Aim of the task =>
Locate the line that contains "Recreate this object" and the line that contains "FIT_GAP = 0.0003". Copy both of them exactly, together with every line between them, and no others.

Dataset rows =>
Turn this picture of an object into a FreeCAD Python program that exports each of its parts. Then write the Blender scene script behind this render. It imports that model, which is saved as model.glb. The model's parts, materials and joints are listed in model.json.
* * *
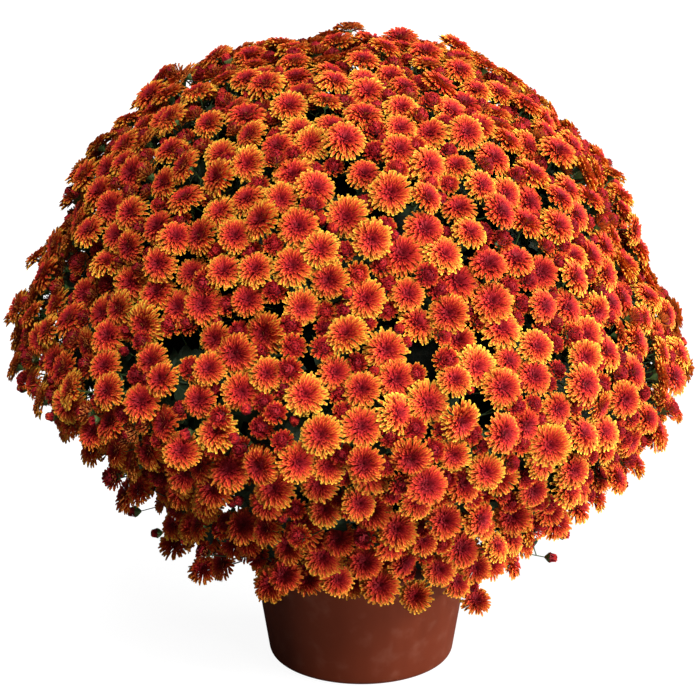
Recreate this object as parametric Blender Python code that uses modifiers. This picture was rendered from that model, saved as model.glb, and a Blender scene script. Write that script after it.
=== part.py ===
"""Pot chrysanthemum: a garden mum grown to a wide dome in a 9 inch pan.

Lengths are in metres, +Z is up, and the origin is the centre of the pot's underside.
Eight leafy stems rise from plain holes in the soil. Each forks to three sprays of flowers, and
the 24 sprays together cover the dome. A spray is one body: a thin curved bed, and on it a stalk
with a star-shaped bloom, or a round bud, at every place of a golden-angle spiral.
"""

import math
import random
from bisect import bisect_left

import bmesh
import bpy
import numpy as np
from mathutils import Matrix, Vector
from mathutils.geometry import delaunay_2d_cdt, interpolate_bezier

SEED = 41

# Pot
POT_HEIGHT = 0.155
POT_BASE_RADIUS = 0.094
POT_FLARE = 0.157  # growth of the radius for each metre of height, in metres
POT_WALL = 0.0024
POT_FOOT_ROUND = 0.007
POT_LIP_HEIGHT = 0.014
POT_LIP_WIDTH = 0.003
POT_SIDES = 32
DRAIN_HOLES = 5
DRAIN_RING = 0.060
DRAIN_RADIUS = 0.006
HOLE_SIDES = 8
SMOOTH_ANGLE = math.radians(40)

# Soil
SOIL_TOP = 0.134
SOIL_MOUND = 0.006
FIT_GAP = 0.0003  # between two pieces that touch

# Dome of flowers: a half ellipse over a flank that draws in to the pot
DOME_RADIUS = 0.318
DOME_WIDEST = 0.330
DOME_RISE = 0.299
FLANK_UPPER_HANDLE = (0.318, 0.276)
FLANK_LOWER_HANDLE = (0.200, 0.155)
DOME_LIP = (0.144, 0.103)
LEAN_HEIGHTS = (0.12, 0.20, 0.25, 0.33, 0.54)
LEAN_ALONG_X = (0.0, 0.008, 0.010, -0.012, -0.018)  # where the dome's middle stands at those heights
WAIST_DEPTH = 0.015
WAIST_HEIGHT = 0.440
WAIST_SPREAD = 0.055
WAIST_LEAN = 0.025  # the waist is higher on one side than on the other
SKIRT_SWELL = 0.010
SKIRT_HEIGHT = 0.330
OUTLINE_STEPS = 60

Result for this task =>
Recreate this object as parametric Blender Python code that uses modifiers. This picture was rendered from that model, saved as model.glb, and a Blender scene script. Write that script after it.
=== part.py ===
"""Pot chrysanthemum: a garden mum grown to a wide dome in a 9 inch pan.

Lengths are in metres, +Z is up, and the origin is the centre of the pot's underside.
Eight leafy stems rise from plain holes in the soil. Each forks to three sprays of flowers, and
the 24 sprays together cover the dome. A spray is one body: a thin curved bed, and on it a stalk
with a star-shaped bloom, or a round bud, at every place of a golden-angle spiral.
"""

import math
import random
from bisect import bisect_left

import bmesh
import bpy
import numpy as np
from mathutils import Matrix, Vector
from mathutils.geometry import delaunay_2d_cdt, interpolate_bezier

SEED = 41

# Pot
POT_HEIGHT = 0.155
POT_BASE_RADIUS = 0.094
POT_FLARE = 0.157  # growth of the radius for each metre of height, in metres
POT_WALL = 0.0024
POT_FOOT_ROUND = 0.007
POT_LIP_HEIGHT = 0.014
POT_LIP_WIDTH = 0.003
POT_SIDES = 32
DRAIN_HOLES = 5
DRAIN_RING = 0.060
DRAIN_RADIUS = 0.006
HOLE_SIDES = 8
SMOOTH_ANGLE = math.radians(40)

# Soil
SOIL_TOP = 0.134
SOIL_MOUND = 0.006
FIT_GAP = 0.0003  # between two pieces that touch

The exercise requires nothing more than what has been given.